Dataset rows
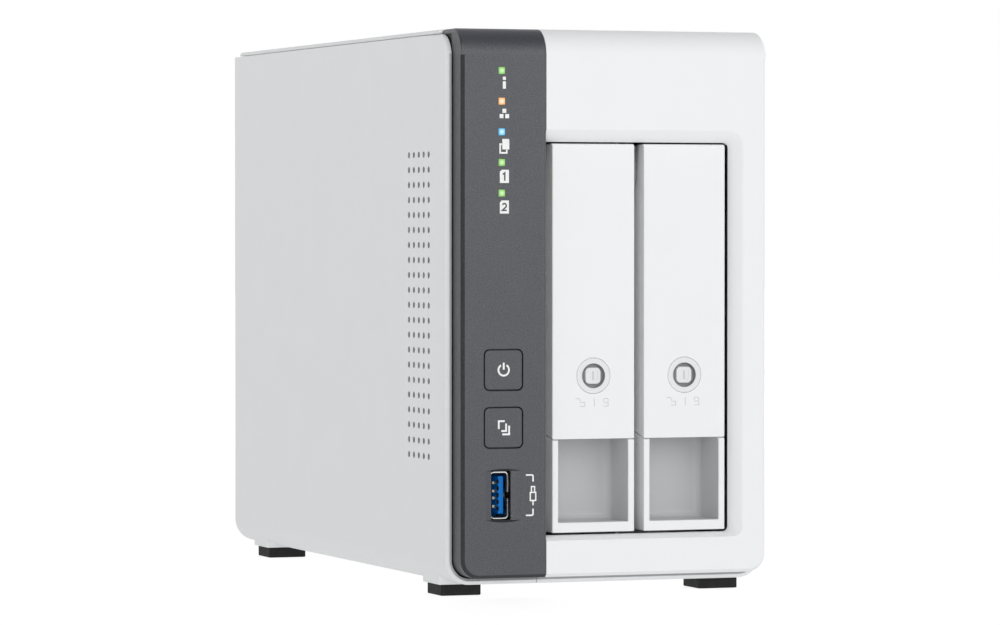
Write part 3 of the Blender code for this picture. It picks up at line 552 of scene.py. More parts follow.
def solder_mask(name, colour):
    """Circuit board: lacquer over copper tracks that run both ways."""
    look = Look(name, colour, 0.3)
    upright = look.node("Mapping", Vector=look.place, Rotation=(0.0, math.pi / 2, 0.0))
    sizes = {"Scale": 220.0, "Mortar_Size": 0.05, "Brick_Width": 1.6, "Row_Height": 0.35}
    tracks = look.node("TexBrick", Vector=upright.outputs[0], **sizes).outputs["Fac"]
    look.set("Base Color", look.mixed(look.ranged(tracks, 0, 1), look.colour, look.tinted(1.9)))
    look.set("Roughness", look.ranged(look.noise(2), 0.22, 0.4))
    look.relief(tracks, 0.02)
    return look.material


def glowing(name, colour, core):
    """End of a lit light pipe: a bright core, the colour of the light round it, and a dim rim."""
    unlit, rim_glow = 0.12, 0.35
    look = Look(name, tuple(channel * unlit for channel in colour), 0.25)
    across = look.node("SeparateXYZ", Vector=look.node("TexCoord").outputs["Generated"])
    flat = look.node("CombineXYZ", X=across.outputs["X"], Z=across.outputs["Z"]).outputs[0]
    distance = look.maths("VectorMath", "DISTANCE", flat, (0.5, 0, 0.5))
    grain = look.ranged(look.noise(0.4), -0.02, 0.02)
    reach = look.maths("Math", "ADD", distance, grain)
    look.set("Emission Color", look.mixed(look.ranged(reach, 0, 1, 0.04, 0.3), core, colour))
    look.set("Emission Strength", look.ranged(reach, 1.0, rim_glow, 0.36, 0.6))
    look.set("Coat Weight", 0.4)
    return look.material


def printed(name, colour):
    """Screen-printed ink."""
    look = Look(name, colour, 0.55)
    look.set("Base Color", look.mottled(0.6, 0.04))
    look.set("Roughness", look.ranged(look.noise(0.5), 0.5, 0.62))
    look.relief(look.noise(0.15), 0.003)
    return look.material


WHITE = moulded("cover_plastic", (0.905, 0.919, 0.925), 0.55)
FRONT_WHITE = moulded("front_plastic", (0.90, 0.908, 0.915), 0.5, speckle=0.015)
DARK = moulded("panel_plastic", (0.028, 0.031, 0.042), 0.4, 0.35, 0.012, 0.22, 1.2, gloss=1.0)
BLACK = moulded("black_plastic", (0.02, 0.02, 0.022), 0.45, 0.4, 0.015, 0.15, 1.6)
GREY = moulded("lock_plastic", (0.82, 0.83, 0.84), 0.42, 0.25, 0.008)
# Painted shade: a dark grey for the sunk middle of the lock, standing in for the shade in it.
WELL_SHADE = moulded("painted_well_shade", (0.3, 0.305, 0.31), 0.5, 0.25, 0.008, 0.05)
# Painted shade: a grey a little darker than the lock, for the walls of the key slit, standing in for
# the shade in it.
SLIT_SHADE = moulded("painted_slit_shade", (0.66, 0.67, 0.68), 0.5, 0.25, 0.008)
# Painted shade: a darker white for the inside of the finger pockets, standing in for the shade in
# them.
POCKET_SHADE = moulded("painted_pocket_shade", (0.62, 0.63, 0.636), 0.5)
# Painted shade: a mid grey for the walls of the vent bores and the seam step, standing in for the
# shade inside them.
HOLLOW_SHADE = moulded("painted_hollow_shade", (0.46, 0.466, 0.472), 0.6, speckle=0.05)
# Painted shade: a grey for the step inside the front rims, standing in for the shade there.
SHADE = moulded("painted_rim_shade", (0.56, 0.567, 0.573), 0.6)
# Painted shade: near black for the insides of the front mouldings, the gaps, ledges and port hole
# round the bays and the port, and the panel's facet, standing in for the shadow there and for the
# dark reflection on the facet.
SHADOW_BLACK = moulded("painted_shadow_black", (0.028, 0.029, 0.034), 0.6, 0.5, 0.02, 0.2)
SIGN = printed("grey_ink", (0.66, 0.66, 0.66))
CLIP = moulded("clip_plastic", (0.3, 0.31, 0.32), 0.5, 0.4, 0.015, 0.06, 1.2)
BLUE = moulded("port_plastic", (0.0, 0.18, 0.62), 0.35, 0.3, 0.004, 0.05, 1.2, 0.15)
STEEL = sheet_metal("plated_steel", (0.72, 0.7, 0.67), 0.24, (1, 1, 6))
SCREW = sheet_metal("screw_steel", (0.48, 0.48, 0.48), 0.25, (4, 4, 1))
ALLOY = sheet_metal("cast_alloy", (0.62, 0.63, 0.64), 0.38, (1, 0.15, 1), depth=0.006)
GOLD = moulded("contact_gold", (1.0, 0.9, 0.5), 0.25, 0.2, 0.003, 0.05, gloss=1.0)
ZINC = spangled("galvanised_sheet", (0.6, 0.61, 0.62))
RUBBER = rubber("foot_rubber", (0.005, 0.005, 0.005))
BOARD = solder_mask("circuit_board", (0.012, 0.09, 0.035))
PRINT = printed("white_ink", (0.92, 0.92, 0.92))
LABEL = printed("label_paper", (0.5, 0.5, 0.49))
LAMP_LENS = moulded("lamp_lens", (0.6, 0.62, 0.55), 0.2, depth=0.004)
LIT = {
    "light_green": glowing("lit_green", (0.22, 0.54, 0.10), (0.60, 0.90, 0.46)),
    "light_amber": glowing("lit_amber", (0.87, 0.42, 0.14), (1.0, 0.84, 0.60)),
    "light_blue": glowing("lit_blue", (0.08, 0.48, 0.80), (0.60, 0.88, 1.0)),
}


# ---- Covers


def cover_sizes(node):
    """A cover's side (1 right, -1 left), half width, bottom above its pads, and seam."""
    low, high = extent(node)
    side = 1 if high.x > -low.x else -1
    return side, max(high.x, -low.x), low.z + PAD_DROP, low.x if side > 0 else -high.x


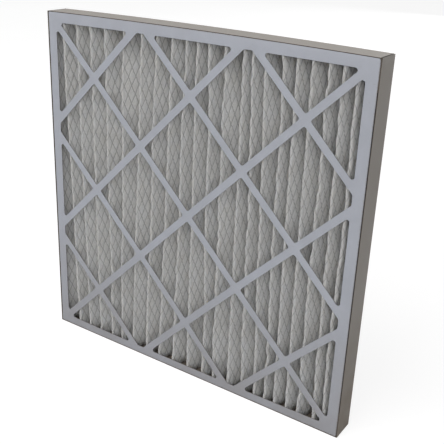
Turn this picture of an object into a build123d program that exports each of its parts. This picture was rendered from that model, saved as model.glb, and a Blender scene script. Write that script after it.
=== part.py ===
from build123d import *
from itertools import pairwise
from math import atan2, degrees
import os

# Pleated panel air filter, upright as it slides into its rack. Units are millimetres.
# X runs across the panel, Y from the front (air-entering) face to the rear face, and Z up.
# The origin is the middle of the bottom edge.

# ---- Overall size, over the outer tray ----
width = 594.0
height = 594.0
depth = 44.5

# ---- Coated board of the two trays ----
board = 0.7            # thickness
bend = 0.8             # inside radius of a fold
glue_line = 0.2        # between two layers that are glued together
inner_wall = 38.0      # how far back the front tray's walls reach
tab_length = 45.0      # tabs turned in at the ends of the rear tray's top and bottom walls
tab_relief = 1.0       # between a tab and the fold of the rear face

# ---- Die-cut lattice of both faces ----
side_border = 19.5     # from the filter's side to the openings
end_border = 17.5      # from its top or bottom to the openings
strut_width = 12.0
diamonds_across = 3    # whole diamonds in a row, and in a column
cut_radius = 3.5       # in the corners of the openings

# ---- Pleated media, and the expanded metal behind it ----
media_thickness = 2.0
grid_thickness = 0.5
fold_width = 3.8       # flat of the media's middle across a fold
front_fold_radius = 3.0    # outside the front folds, which the lattice presses on
end_lean = 5.3         # from the side of the pack to its first and last front fold
# The pleats are spread by hand before they are glued, so their gaps differ.
front_gaps = (32, 29, 29, 30, 31, 32, 30, 30, 29, 25, 28, 24, 31, 22, 22, 24, 20, 23, 23, 24, 19, 21)
mesh_opening_height = 175.0
mesh_opening_share = 0.55    # of a pleat leg's run, seen from the rear
mesh_column_counts = (1, 2)  # openings in the two legs of a pleat

# ---- Places that follow from these ----
middle = height / 2
front_face = -depth / 2
rear_face = depth / 2
fold_outside = bend + board
layer = board + glue_line

# The tabs lie behind the rear tray's side walls, so the front tray is two layers narrower on each side there.
tab_span = width - 2 * layer
inner_width = tab_span - 2 * layer
inner_height = height - 2 * layer
flat_width = inner_width - 2 * fold_outside
flat_height = inner_height - 2 * fold_outside


def wrap(section, span, reach, length):
    """Add a strip of board that is flat across the span, with a fold and a wall at each end.

    The section plane lies across the strip: its x axis runs along the span and its y axis along the walls.
    """
    side = span / 2 - board / 2
    with BuildSketch(section) as strip:
        with BuildLine():
            FilletPolyline(
                (-side, reach), (-side, board / 2), (side, board / 2), (side, reach), radius=bend + board / 2
            )
        trace(line_width=board)
    extrude(strip.sketch, amount=length / 2, both=True)


def tray(face, inward, span_x, span_z, end_length, reach):
    """Add a tray: two wraps that cross at its flat face."""
    centre = (0, face, middle)
    wrap(Plane(centre, x_dir=(1, 0, 0), z_dir=(0, 0, inward)), span_x, reach, span_z - 2 * fold_outside)
    wrap(Plane(centre, x_dir=(0, 0, 1), z_dir=(-inward, 0, 0)), span_z, reach, end_length)


def cut_lattice(face, inward):
    """Cut the diamonds, and the half diamonds along the borders, through a tray's face."""
    slant = degrees(atan2(flat_width, flat_height))
    with BuildSketch(Plane((0, face, middle), x_dir=(1, 0, 0), z_dir=(0, inward, 0))) as openings:
        Rectangle(width - 2 * side_border, height - 2 * end_border)
        for turn in (slant, -slant):
            with GridLocations(flat_width / diamonds_across, 1, 2 * diamonds_across - 1, 1):
                Rectangle(strut_width, 2 * (width + height), rotation=turn, mode=Mode.SUBTRACT)
        fillet(openings.vertices(), cut_radius)
    extrude(openings.sketch, amount=2 * board, both=True, mode=Mode.SUBTRACT)


# ---- Front frame: the inner tray ----
with BuildPart() as front_frame:
    tray(front_face, 1, inner_width, inner_height, flat_width, inner_wall)
    cut_lattice(front_face, 1)
front_frame.part.label = "front_frame"

# ---- Rear frame: the outer tray, whose walls end flush with the front face ----
with BuildPart() as rear_frame:
    tray(rear_face, -1, width, height, tab_span - 2 * fold_outside, depth)
    # The side walls run past the folds to the full height.
    with Locations((board / 2 - width / 2, front_face, 0), (width / 2 - board / 2, front_face, 0)):
        Box(board, depth - fold_outside, height, align=(Align.CENTER, Align.MIN, Align.MIN))
    tab_depth = depth - fold_outside - tab_relief
    for end, outward in ((height, 1), (0, -1)):
        tab_plane = Plane((0, front_face + tab_depth / 2, end), x_dir=(1, 0, 0), z_dir=(0, outward, 0))
        wrap(tab_plane, tab_span, tab_length, tab_depth)
    cut_lattice(rear_face, -1)
rear_frame.part.label = "rear_frame"

# ---- Folds of the pleated pack, along the middle of the media ----
pack_side = inner_width / 2 - layer
media_half = media_thickness / 2
grid_middle = media_half + glue_line + grid_thickness / 2
front_folds = front_face + layer + media_half
rear_folds = rear_face - layer - grid_middle - grid_thickness / 2

first_front = end_lean - pack_side
gap_scale = -2 * first_front / sum(front_gaps)
fronts = [first_front + gap_scale * sum(front_gaps[:count]) for count in range(len(front_gaps) + 1)]
rears = [(left + right) / 2 for left, right in pairwise(fronts)]


def pleated_sheet(shift, thickness):
    """Add a pleated sheet whose middle lies `shift` behind the media's, as tall as the front tray's flat face."""
    across = fold_width / 2
    end = pack_side - media_half
    corners = [(-end, rear_folds)]
    for front, rear in zip(fronts, rears):
        corners += [(front - across, front_folds), (front + across, front_folds)]
        corners += [(rear - across, rear_folds), (rear + across, rear_folds)]
    corners += [(fronts[-1] - across, front_folds), (fronts[-1] + across, front_folds), (end, rear_folds)]
    with BuildSketch(Plane.XY.offset(middle - flat_height / 2)) as section:
        with BuildLine():
            Polyline(*corners)
            if shift:
                offset(amount=shift, side=Side.LEFT, kind=Kind.INTERSECTION, closed=False)
        trace(line_width=thickness)
    extrude(section.sketch, amount=flat_height)


# ---- Pleated media ----
with BuildPart() as pleated_media:
    pleated_sheet(0, media_thickness)
    front_edges = pleated_media.edges().filter_by(Axis.Z).group_by(Axis.Y)[0]
    fillet(front_edges, front_fold_radius)
pleated_media.part.label = "pleated_media"

# ---- Support grid: its diamond openings are staggered from one leg to the next ----
with BuildPart() as support_grid:
    pleated_sheet(grid_middle, grid_thickness)
    with BuildSketch(Plane((0, rear_face, middle), x_dir=(1, 0, 0), z_dir=(0, 1, 0))):
        for front, *feet in zip(fronts[1:-1], rears, rears[1:]):
            for foot, count in zip(feet, mesh_column_counts):
                half_x = mesh_opening_share * (abs(front - foot) - fold_width) / 2
                half_z = mesh_opening_height / 2
                with Locations(((front + foot) / 2, 0)):
                    with GridLocations(1, flat_height / count, 1, count):
                        Polygon((half_x, 0), (0, half_z), (-half_x, 0), (0, -half_z))
    extrude(amount=-depth, mode=Mode.SUBTRACT)
support_grid.part.label = "support_grid"

# ---- One STEP file for each piece ----
os.makedirs("parts", exist_ok=True)
for piece in (front_frame, rear_frame, pleated_media, support_grid):
    export_step(piece.part, f"parts/{piece.part.label}.step")
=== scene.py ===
"""Looks of the pleated panel air filter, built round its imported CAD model.

Sizes and places are in millimetres, in the CAD model's frame: X across the panel, Y from the front face to
the rear face, Z up from the bottom edge. Meshes are written in metres.
"""
from math import atan2, cos, pi, radians, sin, tan

import bpy
import numpy as np
from mathutils import Matrix, Vector
from mathutils.geometry import delaunay_2d_cdt


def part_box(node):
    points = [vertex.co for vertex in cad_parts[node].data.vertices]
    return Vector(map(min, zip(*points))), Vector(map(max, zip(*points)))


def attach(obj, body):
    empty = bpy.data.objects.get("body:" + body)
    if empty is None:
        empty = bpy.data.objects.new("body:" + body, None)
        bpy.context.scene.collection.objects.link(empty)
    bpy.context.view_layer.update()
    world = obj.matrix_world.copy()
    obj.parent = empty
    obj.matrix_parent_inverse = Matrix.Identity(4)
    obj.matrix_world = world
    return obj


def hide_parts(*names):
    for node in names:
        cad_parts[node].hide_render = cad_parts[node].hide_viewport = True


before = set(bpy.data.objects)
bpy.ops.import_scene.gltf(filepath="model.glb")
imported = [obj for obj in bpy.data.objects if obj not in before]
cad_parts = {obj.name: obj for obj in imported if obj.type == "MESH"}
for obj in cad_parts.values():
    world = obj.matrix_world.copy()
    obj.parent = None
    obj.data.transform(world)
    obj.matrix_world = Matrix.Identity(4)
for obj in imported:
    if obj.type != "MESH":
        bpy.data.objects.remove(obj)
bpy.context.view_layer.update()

MM = 0.001

# ---- Overall size, over the outer tray ----
low, high = (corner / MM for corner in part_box("rear_frame"))
width, depth, height = (round(side, 3) for side in high - low)
front_face, rear_face = low.y, high.y
middle = (low.z + high.z) / 2

# ---- Coated board of the two trays ----
board = 0.7            # thickness
fold_outside = 1.5     # outside radius of a fold
layer = 0.9            # one thickness of board and its glue line
inner_wall = 38.0      # how far back the front tray's walls reach
tab_length = 45.0      # tabs turned in at the ends of the rear tray's top and bottom walls
tab_relief = 1.0       # between a tab and the fold of the rear face
tab_span = width - 2 * layer
inner_width = tab_span - 2 * layer
inner_height = height - 2 * layer
flat_width = inner_width - 2 * fold_outside
flat_height = inner_height - 2 * fold_outside

# ---- Die-cut lattice of both faces ----
side_border = 19.5
end_border = 17.5
strut_width = 12.0
diamonds_across = 3
cut_radius = 3.5
slant = atan2(flat_width, flat_height)

# ---- How the finished panel has settled ----
top_bulge = 3.0        # of the top wall's middle above its corners
border_sag = 3.0       # of the inner edge of the front's bottom border, in the middle
sag_reach = 60.0       # how far up the lattice follows it

# ---- Pleated media, and the expanded metal behind it ----
media_half = 1.0           # half its thickness
loft = 0.6                 # how far the pillows over the metal's diamonds stand proud of it
pinch = 1.0                # how deep the creases over its strands lie
grid_thickness = 0.5
glue_line = 0.2
fold_width = 3.0           # flat of the media's middle across a fold
fold_radius = 1.8          # along the middle of the media
crest_reach = 4.0          # along the sheet, where the media is stretched thin over a front fold
crest_thinning = 0.35      # share of its thickness that it loses there
fold_stand_off = 0.7       # between the metal and the inside of a front fold, which it is too stiff to fill
end_lean = 5.3             # from the side of the pack to its first and last front fold
front_gaps = (32, 29, 29, 30, 31, 32, 30, 30, 29, 25, 28, 24, 31, 22, 22, 24, 20, 23, 23, 24, 19, 21)
# How much further right each front fold stands at its foot than at its head.
front_leans = (0, 17, 12, 9, 6, -12, -24, -22, -24, -17, -4, 8, 0, 2, 10, 15, 8, 4, 4, 0, 7, -1, 0)
diamond_width = 12.7       # of the expanded metal, along the sheet
diamond_rows = 20          # up the sheet
diamond_height = flat_height / diamond_rows
bond_width = 1.7           # of the rhomb where four strands meet
bond_height = 4.0

# ---- Mesh steps ----
board_step = 12.0          # between the points of the board's flat parts
fold_steps = 4             # facets round a fold
corner_steps = 5           # facets round a corner of an opening
steps_per_diamond = 4      # of the media's mesh, each way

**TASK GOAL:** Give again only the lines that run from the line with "# ---- Support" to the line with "for node in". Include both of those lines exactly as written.

**WRITTEN SOLUTION:**
# ---- Support grid: its diamond openings are staggered from one leg to the next ----
with BuildPart() as support_grid:
    pleated_sheet(grid_middle, grid_thickness)
    with BuildSketch(Plane((0, rear_face, middle), x_dir=(1, 0, 0), z_dir=(0, 1, 0))):
        for front, *feet in zip(fronts[1:-1], rears, rears[1:]):
            for foot, count in zip(feet, mesh_column_counts):
                half_x = mesh_opening_share * (abs(front - foot) - fold_width) / 2
                half_z = mesh_opening_height / 2
                with Locations(((front + foot) / 2, 0)):
                    with GridLocations(1, flat_height / count, 1, count):
                        Polygon((half_x, 0), (0, half_z), (-half_x, 0), (0, -half_z))
    extrude(amount=-depth, mode=Mode.SUBTRACT)
support_grid.part.label = "support_grid"

# ---- One STEP file for each piece ----
os.makedirs("parts", exist_ok=True)
for piece in (front_frame, rear_frame, pleated_media, support_grid):
    export_step(piece.part, f"parts/{piece.part.label}.step")
=== scene.py ===
"""Looks of the pleated panel air filter, built round its imported CAD model.

Sizes and places are in millimetres, in the CAD model's frame: X across the panel, Y from the front face to
the rear face, Z up from the bottom edge. Meshes are written in metres.
"""
from math import atan2, cos, pi, radians, sin, tan

import bpy
import numpy as np
from mathutils import Matrix, Vector
from mathutils.geometry import delaunay_2d_cdt


def part_box(node):
    points = [vertex.co for vertex in cad_parts[node].data.vertices]
    return Vector(map(min, zip(*points))), Vector(map(max, zip(*points)))


def attach(obj, body):
    empty = bpy.data.objects.get("body:" + body)
    if empty is None:
        empty = bpy.data.objects.new("body:" + body, None)
        bpy.context.scene.collection.objects.link(empty)
    bpy.context.view_layer.update()
    world = obj.matrix_world.copy()
    obj.parent = empty
    obj.matrix_parent_inverse = Matrix.Identity(4)
    obj.matrix_world = world
    return obj


def hide_parts(*names):
    for node in names:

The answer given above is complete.